Tra l'altro modificando in tal modo una decisione già presa nel 2015. Una democrazia come Israele (anzi, la sola democrazia del Medio oriente), una comunità multietnica e multireligiosa, è giunta alla decisione drastica di limitare l'ingresso, anche a coloro che condividono la religione del Libro, per ragioni di sicurezza ma soprattutto di esistenza. Con un'estensione di soli 22 mila chilometri quadrati (l'Italia ne ha trecentomila) lo stato di Israele non può permettersi accoglimenti indiscriminati, tanto da dover imporre le quote più rigide.

Ma non è solo una questione di estensione geografica: l'immigrazione di elementi che condividono con gli Israeliani solo la religione ma non la cultura e i costumi rischia di stravolgere una società come quella, già duramente provata dalle tensioni del conflitto palestinese.

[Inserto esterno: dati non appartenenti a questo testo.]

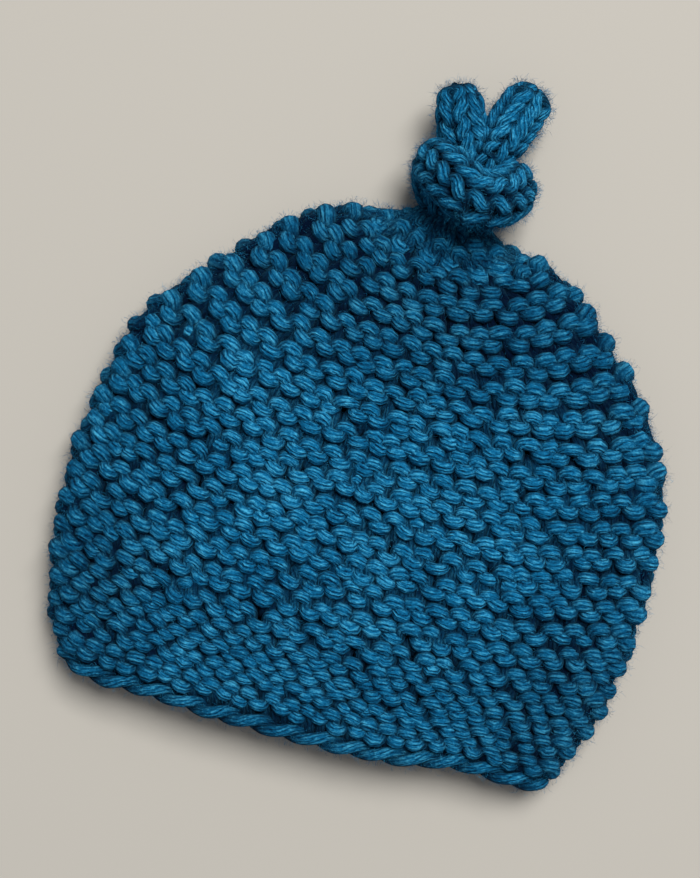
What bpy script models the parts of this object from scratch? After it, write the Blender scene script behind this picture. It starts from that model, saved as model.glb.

Qualcuno dirà che il premier israeliano è un «razzista», un «fascista» , un «nazista» - per quanto possa essere incredibile, c'è chi lo scrive senza arrossire di vergogna. Niente di tutto questo, Netanyahu è un leader democratico che, con realismo, ha deciso di difendere non solo il benessere, l'esistenza stessa del suo popolo. Ma la vicenda degli ebrei etiopi ci rimanda anche un'altra lezione, questa volta tutta europea e tutta italiana.

Se persino Israele ha deciso, in buona sostanza, di chiudere le sue frontiere, per ragioni di sicurezza e per non disintegrare il proprio tessuto sociale, perché l'Europa le dovrebbe tenere aperte? Perché, presi da vicende, per carità, di grande importanza, la Commissione e gli stati dell'Europa sembrano in questi mesi essersi dimenticati dell'immigrazione? L'ondata è finita? Niente di meno vero. Gli osservatori fanno rilevare grandi spostamenti di masse umane verso la Libia, la pista balcanica si è riaperta, la situazione in Grecia sta implodendo: e immaginiamo se dovessero saltare i fragili regimi tunisino e algerino. E se nel nostro paese gli sbarchi sono diminuiti, è solo grazie alla politica rigorosa del nuovo governo, che ha lanciato un segnale, e ha fatto in parte deviare le rotte verso altri paesi, soprattutto la Spagna.

Solo che ora il governo Sanchez, che ha preso la decisione politica di aprire per accreditarsi agli occhi dei partner europei, si trova a gestire un aumento consistente dei flussi dell'immigrazione, che peraltro una volta arrivati in Spagna si dirigono verso la Francia di Macron. Non solo la Commissione Ue si sta disinteressando ai migranti: sta diventando sempre più chiaro che la politica arcigna di Bruxelles sulla nostra manovra (certo non esente da difetti) è anche una risposta al rifiuto del governo Conte, e di Matteo Salvini, di trasformare il nostro mezzogiorno in un gigantesco campo immigrati.

Nonostante il rancore che attraversa la società francese, e che deve molto, anche se non tutto, all'immigrazione clandestina. Nonostante la discutibile decisione di Merkel del 2015 (« ce la possiamo fare») che ha messo in crisi non solo lei, ma tutta la Cdu e il sistema della Bundesrepublik. Nonostante la Brexit, prodottasi anche in ragione della crisi migratoria. Nonostante tutto questo, ancora pochi hanno capito che l'immigrazione incontrollata distrugge il tessuto sociale di un paese. L'ha capito Netanyahu. L'ha capito Trump. L'ha capito Orban, L'ha capito Salvini. Speriamo che quando lo comprenderanno anche tutti gli altri, non sia ormai troppo tardi.